Choosing Integrity Over Love
jane eyre - Chapter 27
"I care for myself. The more solitary, the more friendless, the more unsustained I am, the more I will respect myself."
Key Insight
The hardest test of self-respect comes when staying means betraying your core values, but leaving means losing everything you want. This is when you discover what you truly believe: that your integrity matters more than comfort, security, or even love. The pain of leaving is temporary; the damage to your self-respect from staying would be permanent.
Resisting Emotional Manipulation
St. John Rivers wants Jane to marry him and become a missionary in India, but Jane knows she doesn't love him and that he doesn't love her—he wants a useful partner, not a wife. When she refuses, St. John deploys subtle emotional punishment: coldness, disappointment, and religious pressure. Jane feels the weight of his disapproval but refuses to sacrifice herself to regain his warmth. She maintains her 'no' despite his manipulation.

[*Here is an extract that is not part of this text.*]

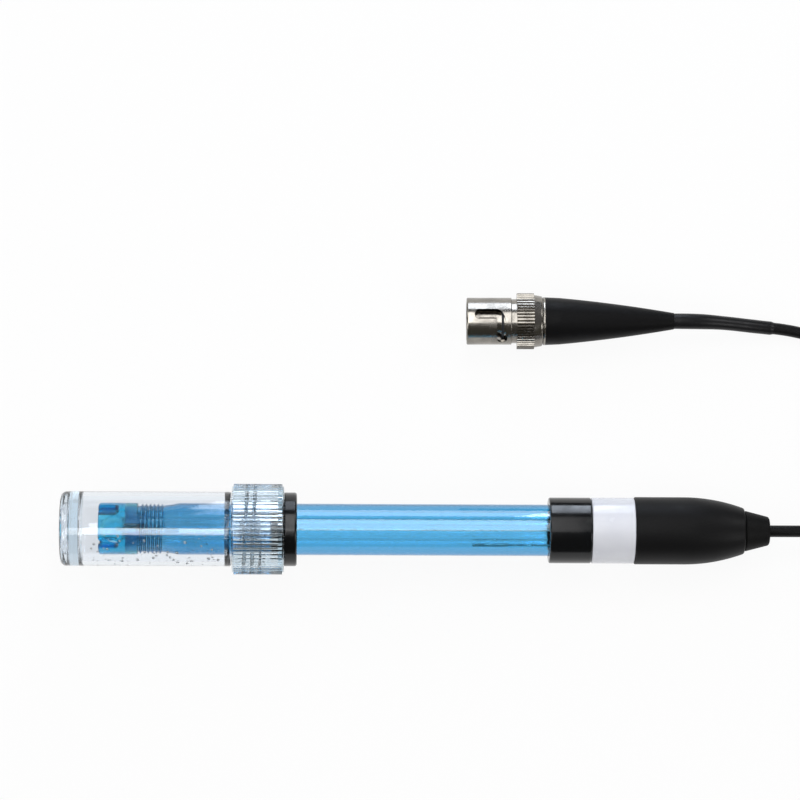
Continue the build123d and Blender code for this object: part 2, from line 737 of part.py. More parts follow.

Resisting Emotional Manipulation
jane eyre - Chapter 35
"If I were to marry you, you would kill me. You are killing me now."
Key Insight
Some people punish you with coldness, disappointment, or withdrawal when you set boundaries. This emotional manipulation tests whether you'll sacrifice your needs to restore their approval. Self-respect means withstanding this pressure—accepting that someone's displeasure doesn't mean you were wrong. Your 'no' doesn't require their acceptance to be valid.
Why This Matters Today
We live in an era that constantly tells us to be flexible, adaptable, and willing to compromise. "Don't be difficult." "Pick your battles." "Be realistic about what you can expect." This advice often translates into accepting disrespect, mistreatment, or exploitation disguised as opportunity. Jobs that demand we sacrifice our boundaries for "passion." Relationships where love comes with conditions that slowly erode who we are. Social dynamics where speaking up about injustice gets you labeled as "sensitive" or "difficult." The pressure to bend—to prove we're easygoing, grateful, or committed—is relentless.
Jane Eyre teaches us that self-respect isn't negotiable, even when everything else is. Brontë shows us that the moments when you're most pressured to compromise—when you're most vulnerable, most desperate, most in love—are exactly when maintaining your standards matters most. Rochester doesn't ask Jane to become his mistress when she's strong and independent. He asks when she's devastated, isolated, and deeply in love. The test of self-respect comes when surrender would be so much easier than resistance. Jane's power isn't in changing her circumstances—it's in refusing to let circumstances change her fundamental sense of her own worth.
The actionable lesson: Identify your non-negotiables now, before you're in a crisis. Write down what you will and won't accept in relationships, jobs, and friendships. Then understand that the real test comes when maintaining those boundaries costs you something you desperately want. Self-respect isn't about never feeling tempted to compromise—it's about recognizing the temptation and choosing integrity anyway. Jane's question echoes across two centuries: "What will I become if I abandon myself to keep this person, job, or opportunity?" If the answer frightens you, you already know what to do.